Accessing the address of a member data through qualified name yields error

As we know, a direct or indirect base class's of a derived class public and protected members are available in that derived one.

So I have this example:

struct Foo{int x_ = 10;};
struct Bar : Foo{};
struct FooBar : Bar{
    void f()const{
        std::cout << &x_ << " : " << x_ << '\n';
        std::cout << &Foo::x_ << " : " << Foo::x_ << '\n';
        std::cout << &Bar::x_ << " : " << Bar::x_ << '\n';
        std::cout << &FooBar::x_ << " : " << FooBar::x_ << '\n';
    }
};



int main(){
    FooBar fb{};
    fb.f();
}

  • When I compile and run the program I get the output:

      0x7ffc2f7ca878 : 10
  1 : 10
  1 : 10
  1 : 10

So why accessing the address of the member data A::x_ through a fully-qualified names yields an "Invalid" address? but accessing it directly (unqualified lookup) is OK.

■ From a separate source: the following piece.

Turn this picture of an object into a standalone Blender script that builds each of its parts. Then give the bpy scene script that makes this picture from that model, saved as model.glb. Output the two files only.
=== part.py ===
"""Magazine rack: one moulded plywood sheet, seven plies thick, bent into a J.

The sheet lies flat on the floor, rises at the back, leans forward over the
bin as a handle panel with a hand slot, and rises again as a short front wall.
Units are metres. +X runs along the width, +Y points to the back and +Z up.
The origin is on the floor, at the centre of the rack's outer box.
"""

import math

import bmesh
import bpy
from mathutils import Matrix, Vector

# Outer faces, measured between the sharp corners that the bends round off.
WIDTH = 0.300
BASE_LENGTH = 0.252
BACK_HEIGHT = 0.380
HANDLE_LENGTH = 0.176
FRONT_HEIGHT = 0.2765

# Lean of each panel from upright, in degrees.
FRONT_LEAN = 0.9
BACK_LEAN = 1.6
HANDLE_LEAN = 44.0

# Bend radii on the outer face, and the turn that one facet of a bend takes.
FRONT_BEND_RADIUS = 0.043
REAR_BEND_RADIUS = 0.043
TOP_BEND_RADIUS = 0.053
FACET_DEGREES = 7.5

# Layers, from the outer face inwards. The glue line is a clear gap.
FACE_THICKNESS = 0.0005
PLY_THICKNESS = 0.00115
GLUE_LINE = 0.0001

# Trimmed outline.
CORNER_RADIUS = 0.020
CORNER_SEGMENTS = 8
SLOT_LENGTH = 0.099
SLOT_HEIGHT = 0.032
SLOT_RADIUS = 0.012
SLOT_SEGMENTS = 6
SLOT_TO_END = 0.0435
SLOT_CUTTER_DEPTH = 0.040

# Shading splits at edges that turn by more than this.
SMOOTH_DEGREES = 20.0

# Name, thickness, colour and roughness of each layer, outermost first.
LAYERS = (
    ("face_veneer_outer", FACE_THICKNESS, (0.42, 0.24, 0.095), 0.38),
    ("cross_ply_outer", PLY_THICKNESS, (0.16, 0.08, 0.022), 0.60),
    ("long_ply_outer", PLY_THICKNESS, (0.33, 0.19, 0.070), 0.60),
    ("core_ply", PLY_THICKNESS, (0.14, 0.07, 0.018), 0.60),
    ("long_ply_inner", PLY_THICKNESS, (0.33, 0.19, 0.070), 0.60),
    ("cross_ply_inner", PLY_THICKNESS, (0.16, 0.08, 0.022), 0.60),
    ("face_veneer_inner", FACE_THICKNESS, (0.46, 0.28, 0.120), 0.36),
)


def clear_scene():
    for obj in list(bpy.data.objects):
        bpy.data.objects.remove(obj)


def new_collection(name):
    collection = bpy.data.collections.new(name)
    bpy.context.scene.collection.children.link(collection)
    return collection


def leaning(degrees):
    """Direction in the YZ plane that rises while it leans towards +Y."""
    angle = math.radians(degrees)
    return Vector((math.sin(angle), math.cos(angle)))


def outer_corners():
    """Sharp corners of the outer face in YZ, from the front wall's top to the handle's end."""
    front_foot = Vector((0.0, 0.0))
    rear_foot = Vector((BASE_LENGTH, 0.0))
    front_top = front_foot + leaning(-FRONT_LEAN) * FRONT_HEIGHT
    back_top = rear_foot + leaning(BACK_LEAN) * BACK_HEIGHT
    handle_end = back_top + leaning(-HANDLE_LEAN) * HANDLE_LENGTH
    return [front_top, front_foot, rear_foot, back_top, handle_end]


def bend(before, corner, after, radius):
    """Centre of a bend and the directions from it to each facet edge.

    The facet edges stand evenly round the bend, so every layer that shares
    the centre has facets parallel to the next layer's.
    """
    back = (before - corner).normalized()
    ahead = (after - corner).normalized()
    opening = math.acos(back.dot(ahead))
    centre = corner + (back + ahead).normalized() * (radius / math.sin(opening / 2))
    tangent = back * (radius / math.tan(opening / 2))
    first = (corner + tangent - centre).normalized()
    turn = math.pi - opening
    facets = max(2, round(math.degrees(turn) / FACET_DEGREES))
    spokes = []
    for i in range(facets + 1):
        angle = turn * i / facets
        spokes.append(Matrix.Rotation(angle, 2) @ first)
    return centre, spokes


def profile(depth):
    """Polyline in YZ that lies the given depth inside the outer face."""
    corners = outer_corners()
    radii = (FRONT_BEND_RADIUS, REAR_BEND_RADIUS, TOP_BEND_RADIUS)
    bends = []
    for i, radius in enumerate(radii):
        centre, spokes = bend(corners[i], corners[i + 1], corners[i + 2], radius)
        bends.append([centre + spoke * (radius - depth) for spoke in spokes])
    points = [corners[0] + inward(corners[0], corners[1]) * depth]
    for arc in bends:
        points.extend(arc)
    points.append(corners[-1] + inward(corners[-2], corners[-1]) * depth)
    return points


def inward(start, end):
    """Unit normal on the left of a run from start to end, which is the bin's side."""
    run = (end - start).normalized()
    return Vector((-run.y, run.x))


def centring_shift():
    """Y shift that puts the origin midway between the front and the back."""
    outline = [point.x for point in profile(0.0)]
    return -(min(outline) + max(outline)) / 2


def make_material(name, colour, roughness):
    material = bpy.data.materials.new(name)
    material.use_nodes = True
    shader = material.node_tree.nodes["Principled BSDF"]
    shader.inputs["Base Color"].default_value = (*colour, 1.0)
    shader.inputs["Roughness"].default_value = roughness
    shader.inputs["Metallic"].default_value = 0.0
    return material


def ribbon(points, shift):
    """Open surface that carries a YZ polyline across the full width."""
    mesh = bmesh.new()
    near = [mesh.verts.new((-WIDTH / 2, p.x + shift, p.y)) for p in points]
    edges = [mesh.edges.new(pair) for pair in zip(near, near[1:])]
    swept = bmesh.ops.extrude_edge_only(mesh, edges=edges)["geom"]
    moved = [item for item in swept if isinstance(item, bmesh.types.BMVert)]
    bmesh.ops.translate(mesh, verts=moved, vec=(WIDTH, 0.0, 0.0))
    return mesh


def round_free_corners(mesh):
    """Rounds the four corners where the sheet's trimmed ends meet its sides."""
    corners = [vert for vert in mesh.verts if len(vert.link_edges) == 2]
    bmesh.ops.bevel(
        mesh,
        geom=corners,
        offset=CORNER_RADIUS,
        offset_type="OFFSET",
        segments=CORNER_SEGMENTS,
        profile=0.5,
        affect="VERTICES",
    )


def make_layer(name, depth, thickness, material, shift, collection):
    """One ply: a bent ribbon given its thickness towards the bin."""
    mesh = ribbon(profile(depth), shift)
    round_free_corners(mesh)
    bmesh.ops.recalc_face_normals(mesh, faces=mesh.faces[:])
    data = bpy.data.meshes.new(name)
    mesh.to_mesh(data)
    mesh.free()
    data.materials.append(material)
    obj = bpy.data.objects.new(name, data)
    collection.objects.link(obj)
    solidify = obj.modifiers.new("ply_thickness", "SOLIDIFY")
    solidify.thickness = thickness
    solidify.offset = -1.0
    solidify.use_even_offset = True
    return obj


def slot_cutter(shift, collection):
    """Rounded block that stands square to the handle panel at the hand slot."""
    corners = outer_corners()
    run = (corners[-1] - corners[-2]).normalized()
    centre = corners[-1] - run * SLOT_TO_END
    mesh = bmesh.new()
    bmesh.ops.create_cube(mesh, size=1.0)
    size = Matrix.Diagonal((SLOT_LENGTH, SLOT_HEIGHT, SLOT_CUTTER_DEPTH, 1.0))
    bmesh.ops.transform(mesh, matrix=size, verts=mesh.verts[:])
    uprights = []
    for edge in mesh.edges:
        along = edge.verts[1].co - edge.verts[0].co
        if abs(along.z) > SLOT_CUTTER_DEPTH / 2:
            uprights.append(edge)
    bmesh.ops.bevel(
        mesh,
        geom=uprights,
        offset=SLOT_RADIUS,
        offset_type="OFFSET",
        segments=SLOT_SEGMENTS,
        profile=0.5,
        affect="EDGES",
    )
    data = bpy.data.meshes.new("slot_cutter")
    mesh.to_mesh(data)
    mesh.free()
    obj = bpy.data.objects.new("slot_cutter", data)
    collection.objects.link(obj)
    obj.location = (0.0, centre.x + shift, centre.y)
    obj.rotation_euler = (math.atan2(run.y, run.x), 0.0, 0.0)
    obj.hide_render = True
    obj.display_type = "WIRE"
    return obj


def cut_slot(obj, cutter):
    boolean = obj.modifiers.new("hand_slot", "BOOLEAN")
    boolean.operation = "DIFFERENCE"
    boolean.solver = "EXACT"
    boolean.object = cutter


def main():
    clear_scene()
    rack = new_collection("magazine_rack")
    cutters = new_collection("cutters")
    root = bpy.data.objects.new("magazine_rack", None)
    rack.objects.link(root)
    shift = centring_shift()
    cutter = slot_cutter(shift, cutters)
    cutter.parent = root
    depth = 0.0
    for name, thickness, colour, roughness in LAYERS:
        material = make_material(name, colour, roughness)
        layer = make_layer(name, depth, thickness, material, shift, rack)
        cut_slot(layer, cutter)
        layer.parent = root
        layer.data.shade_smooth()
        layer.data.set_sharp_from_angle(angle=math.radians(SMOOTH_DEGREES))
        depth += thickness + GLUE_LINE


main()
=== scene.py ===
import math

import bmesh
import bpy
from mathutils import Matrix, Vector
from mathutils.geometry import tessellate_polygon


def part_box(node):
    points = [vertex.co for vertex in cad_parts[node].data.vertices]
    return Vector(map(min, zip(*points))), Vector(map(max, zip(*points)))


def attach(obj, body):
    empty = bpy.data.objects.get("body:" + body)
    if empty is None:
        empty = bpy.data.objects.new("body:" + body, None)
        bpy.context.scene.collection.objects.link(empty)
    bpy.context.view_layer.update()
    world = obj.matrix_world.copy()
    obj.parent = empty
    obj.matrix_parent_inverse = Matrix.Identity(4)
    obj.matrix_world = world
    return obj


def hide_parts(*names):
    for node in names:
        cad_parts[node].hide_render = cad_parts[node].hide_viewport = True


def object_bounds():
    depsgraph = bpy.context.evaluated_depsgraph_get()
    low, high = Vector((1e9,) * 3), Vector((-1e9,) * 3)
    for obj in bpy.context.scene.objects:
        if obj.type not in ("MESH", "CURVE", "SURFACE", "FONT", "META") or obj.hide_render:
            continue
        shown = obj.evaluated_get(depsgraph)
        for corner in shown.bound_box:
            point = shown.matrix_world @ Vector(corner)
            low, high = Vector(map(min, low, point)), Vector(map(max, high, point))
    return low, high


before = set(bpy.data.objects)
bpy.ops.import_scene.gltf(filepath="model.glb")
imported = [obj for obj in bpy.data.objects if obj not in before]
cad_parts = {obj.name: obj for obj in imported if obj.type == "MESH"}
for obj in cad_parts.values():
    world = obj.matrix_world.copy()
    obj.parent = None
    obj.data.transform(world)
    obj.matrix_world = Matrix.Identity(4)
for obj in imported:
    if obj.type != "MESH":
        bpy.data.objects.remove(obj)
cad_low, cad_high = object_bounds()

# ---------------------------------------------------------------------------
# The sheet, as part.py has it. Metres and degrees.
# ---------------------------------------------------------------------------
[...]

  • Is my program in Undefined Behavior?

  • I've compiled my program using GCC and CLANG.

Solution

  • First of all, most likely you did not intend to repeat the & operator in each std::cout statement, so I've removed each repeated instance, to print the value of a member rather than its address.

    Now watch this:

    #include <iostream>

struct Foo{int x_ = 10;};
struct Bar : Foo{};
struct FooBar : Bar
{
  void f()const
  {
    std::cout << &x_ << " : " << x_ << '\n';
    std::cout << &(Foo::x_) << " : " << Foo::x_ << '\n';
    std::cout << &(Bar::x_) << " : " << Bar::x_ << '\n';
    std::cout << &(FooBar::x_) << " : " << FooBar::x_ << '\n';
  }
};

int main(){
  FooBar fb{};
  fb.f();
}

    Output:

    0x7fffe136c594 : 10
    0x7fffe136c594 : 10
    0x7fffe136c594 : 10
    0x7fffe136c594 : 10

    Everything works just fine! What I changed was to enclose expressions like Foo::x_ in parenthesis. Why? Because &Foo::x_ uses the Built-in address-of operator, see Member access operators in cppreference.com. Its value is a pointer to data member, which is NOT an ordinary pointer, as it needs to be bound to an object in order to return an address. See also Similar stackoverflow question for additional explanation.

    EDIT

    You might wonder why std::cout displays 1 for your pointer-to-member pointers. Its because of the implicit conversion to bool:

    Boolean conversions
    A prvalue of integral, floating-point, unscoped enumeration, pointer, and pointer-to-member types can be converted to a prvalue of type bool.

    Quotation source

    The converted value is, of course, true, because your pointers are valid ones, and only nullptr (and 0) is converted to false. By other rule, true is converted to 1. Q.E.D.